Sur les traces du grand pingouin
Le Grand pingouin prospérait autrefois au Canada mais, faute de savoir voler, il a fini dans les casseroles des premiers colons et disparu à tout jamais du globe il y a plus d'un siècle et demi: aujourd'hui, des scientifiques ont commencé d'établir sa carte génétique pour comprendre son histoire.
- Publié le 15-03-2002 à 00h00
Le Grand pingouin prospérait autrefois au Canada mais, faute de savoir voler, il a fini dans les casseroles des premiers colons et disparu à tout jamais du globe il y a plus d'un siècle et demi: aujourd'hui, des scientifiques ont commencé d'établir sa carte génétique pour comprendre son histoire.
Noir et blanc, le jabot grassouillet, le bec un peu crochu, les ailes courtes et les pieds palmés, le Pinguinus Impennis dépassait les 70 cm de haut mais, faute de savoir voler comme ses cousins, il était désarmé face aux chasseurs qui le recherchaient pour sa chair, ses plumes et ses oeufs.
Il vivait en colonie sur l'île Funk, au large de la côte de Terre-Neuve ainsi qu'en Islande, jusqu'à sa disparition en 1844. Première espèce animale déclarée disparue dans le pays, le Grand pingouin occupe une place particulière dans l'affection des Canadiens qui lui ont même consacré des sites internet.
Pourtant, il n'en reste plus aujourd'hui que quelques os sur lesquels les chercheurs du Centre pour la biodiversité et la conservation biologique ont prélevé des échantillons d'ADN.
Ces chercheurs du Musée royal de l'Ontario veulent notamment comprendre comment cette espèce était reliée aux autres membres volants de sa famille, les alcidés.
"C'est un oiseau cher au coeur des habitants de Terre-Neuve, où l'on en comptait des millions", dit Allan Baker, directeur du projet Grand pingouin du musée.
Depuis un an et demi, les experts ont identifié environ 2.000 paires d'ADN sur un nombre total estimé entre un et trois milliards, selon Oliver Haddrath, qui travaille sur le projet comme biologiste moléculaire spécialisé dans l'évolution des espèces.
On est loin de Jurrasic Park: "nous n'en sommes pas encore à essayer de cloner un Grand pingouin.

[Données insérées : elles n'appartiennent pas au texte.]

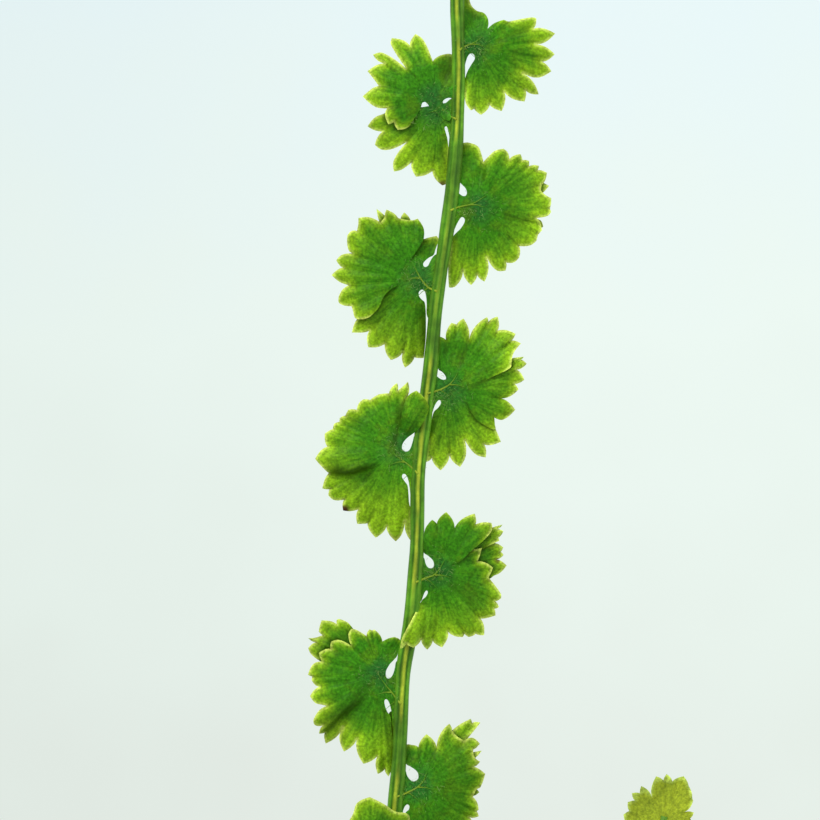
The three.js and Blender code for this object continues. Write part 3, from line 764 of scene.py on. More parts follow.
class Stalk:
    """A frond's stalk along a path of close points."""

    FADE: ClassVar[float] = 3.0  # how far beyond its ends a stretch fades out
    # Half of the cross-section, from the middle of the upper face to the back: [across, up], as shares of
    # the radius. A ridge stands between two grooves on the upper face.
    PROFILE: ClassVar[tuple[tuple[float, float], ...]] = (
        (0.0, 0.84), (0.14, 0.83), (0.25, 0.77), (0.34, 0.67), (0.42, 0.64), (0.51, 0.70), (0.62, 0.73),
        (0.76, 0.62), (0.88, 0.34), (0.95, 0.0), (0.92, -0.34), (0.74, -0.66), (0.42, -0.86), (0.0, -0.93),
    )

    def __init__(
        self, path: np.ndarray, right_at: Callable[[float, np.ndarray], np.ndarray],
        sizes: StalkSizes = SIZES, stretches: Sequence[Sequence[tuple[float, float]]] = (),
    ) -> None:
        """Measures the path and its axes.

        Args:
            path: the stalk's middle line.
            right_at: gives the direction to the right of the upper face at a share of the length.
            sizes: how thick the stalk is.
            stretches: heights from and to, where the ridge is dry and pale, and where the stalk gets painted
                shade.
        """
        self.path = path
        self.sizes = sizes
        self.stretches = stretches
        gaps = np.linalg.norm(np.diff(path, axis=0), axis=1)
        self.along = np.concatenate([[0.0], np.cumsum(gaps)])
        self.length = float(self.along[-1])
        self.right_at = right_at

    def at(self, along: float) -> Station:
        """Returns the station at one length.

        Args:
            along: the length from the stalk's foot.

        Returns:
            The station.
        """
        point = self._point(along)
        tangent = unit(self._point(along + 1.5) - self._point(along - 1.5))
        right = self.right_at(along / self.length, tangent)
        right = unit(right - tangent * np.dot(right, tangent))
        radius = self.sizes.radius(along / self.length)
        return Station(point, tangent, right, np.cross(right, tangent), radius)

    def _point(self, along: float) -> np.ndarray:
        """Returns the path's point at one length, kept within its ends."""
        return np.array([np.interp(along, self.along, self.path[:, axis]) for axis in range(3)])

    def along_at(self, height: float) -> float:
        """Returns the length at which a rising stalk reaches a height."""
        return float(np.interp(height, self.path[:, 2], self.along))

    def surface(self, pile: Pile, step: float, slot: int) -> None:
        """Adds the grooved stalk to a pile, closed at both ends.

        Args:
            pile: what it is added to.
            step: the distance between its rings.
            slot: the slot of the stalk's finish.
        """
        left_half = [(-a, b) for a, b in self.PROFILE[-2:0:-1]]
        across, rise = np.array([*self.PROFILE, *left_half]).T
        sides, half = len(across), len(self.PROFILE) - 1
        # The share round the stalk: 0.5 on the ridge, 1 or 0 at the back.
        side = np.arange(sides)
        turn = 0.5 + 0.5 * np.minimum(side, sides - side) / half * np.where(side <= half, 1.0, -1.0)
        marks = np.linspace(0.0, self.length, max(3, int(self.length / step)))
        points, places, traits = [], [], []
        for mark in marks:
            station = self.at(float(mark))
            wobble = 1.0 + 0.05 * math.sin(0.23 * mark + 1.7) + 0.03 * math.sin(0.71 * mark)
            # The ridge keeps to the middle but strays a little to either side.
            stray = 0.13 * math.sin(0.245 * mark + 0.6) * np.clip(rise, 0.0, 1.0) * (1.0 - np.abs(across))
            spread = (across + stray)[:, None] * station.right + rise[:, None] * station.normal
            points.append(station.point + spread * station.radius * wobble)
            dry = float(1.0 - smooth(mark, 6.0, 46.0))
            places.append(np.column_stack([turn, np.full(sides, mark), np.full(sides, dry)]))
            traits.append(np.tile([0.0, *self._shown(mark, station.point[2])], (sides, 1)))
        rows = np.vstack([*points, self._point(0.0), self._point(self.length)])
        place = np.vstack([*places, places[0][:1], places[-1][-1:]])
        trait = np.vstack([*traits, traits[0][:1], traits[-1][:1]])
        # The rings run the other way round, so their faces turn over.
        pile.add(rows, flipped(ring_faces(len(marks), sides)), place, trait, slot)

    def _within(self, height: float, group: Sequence[tuple[float, float]]) -> float:
        """Returns how far inside any of a group's stretches a height lies, from nought to one."""
        fade = self.FADE
        return max(float(smooth(height, a - fade, a) - smooth(height, b, b + fade)) for a, b in group)

    def _shown(self, along: float, height: float) -> tuple[float, float]:
        """Tells how the ridge looks at a place.

        Args:
            along: the length from the stalk's foot.
            height: the height over the ground.

        Returns:
            How clearly the ridge shows, and how strong the painted shade on the stalk is, both up to one.
        """
        if self.stretches:
            clear, shaded = (self._within(height, group) for group in self.stretches)
            # In the shaded stretches the ridge shows less and the stalk gets painted shade.
            return 0.3 + 0.65 * clear - 0.25 * shaded, 0.55 * shaded
        wave = math.sin(0.31 * along) + 0.6 * math.sin(0.13 * along + 2.0)
        return 0.55 + 0.35 * wave, max(0.0, -0.3 * wave)


def tube(
    pile: Pile, points: np.ndarray, radii: Sequence[float], place: np.ndarray, trait: np.ndarray, slot: int,
    sides: int = 5,
) -> None:
    """Adds a thin round tube through points, closed at both ends.

    Args:
        pile: what it is added to.
        points: its middle line.
        radii: its radius at each point.
        place: three place values at each point.
        trait: three trait values at each point.
        slot: the slot of its finish.
        sides: how many sides it has.
    """
    count = len(points)
    angles = 2.0 * math.pi * np.arange(sides)[:, None] / sides
    rings = []
    side_way = None
    for i in range(count):
        tangent = unit(points[min(i + 1, count - 1)] - points[max(i - 1, 0)])
        if side_way is None:
            side_way = np.cross(tangent, UP if abs(tangent[2]) < 0.9 else RIGHT)
        side_way = unit(side_way - tangent * np.dot(side_way, tangent))
        other = np.cross(tangent, side_way)
        rings.append(points[i] + radii[i] * (np.cos(angles) * side_way + np.sin(angles) * other))
    rows = np.vstack([*rings, points[0], points[-1]])
    source = [*np.repeat(np.arange(count), sides), 0, count - 1]
    pile.add(rows, ring_faces(count, sides), place[source], trait[source], slot)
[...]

Tout ce que nous tentons de faire c'est de trouver la place qu'il occupe dans l'arbre de la vie", explique-t-il.
"La vraie raison pour laquelle nous voulions faire cela, c'est que nous avons déjà travaillé dans le passé sur les liens entre tous les alcidés. Et évidemment le seul qui manque vraiment, c'est le Grand pingouin", ajoute-t-il.
De plus, "l'ADN va aussi nous donner une idée sur l'époque à laquelle cet oiseau ne volant pas a eu dans le passé un ancêtre qui volait", précise M. Haddrath.
L'ADN extraite du Grand pingouin fait déjà croire aux scientifiques de Toronto qu'il s'est différencié des autres membres de sa famille génétique il y a neuf millions d'années.
Ils pensent que cet oiseau a renoncé à voler pour prendre du poids et pouvoir plonger ainsi plus profondément que les autres alcidés, attrapant ainsi davantage de poisson.
Encore quelques mois et les chercheurs auront décrypté mille paires d'ADN supplémentaires et terminé leur travail, mais ils espèrent bien que d'autres prendront un jour le relais pour retracer la carte génétique complète du Grand pingouin.
Mais, "même si toutes les informations sont là et si c'est théoriquement possible, c'est une tâche infaisable pour l'instant", dit Oliver Haddrath, expliquant qu'à la vitesse où la carte ADN est déchiffrée, il faudrait encore 1.250 ans pour la terminer.
Si la technique s'accélère, elle bénéficiera aussi à un groupe de scientifiques britanniques qui viennent tout juste de s'attaquer ce mois-ci au déchiffrage de la carte ADN du dodo, un oiseau tout aussi incapable de voler que le Grand pingouin, et rayé de la surface de l'Ile Maurice par les chasseurs dès le 17è siècle.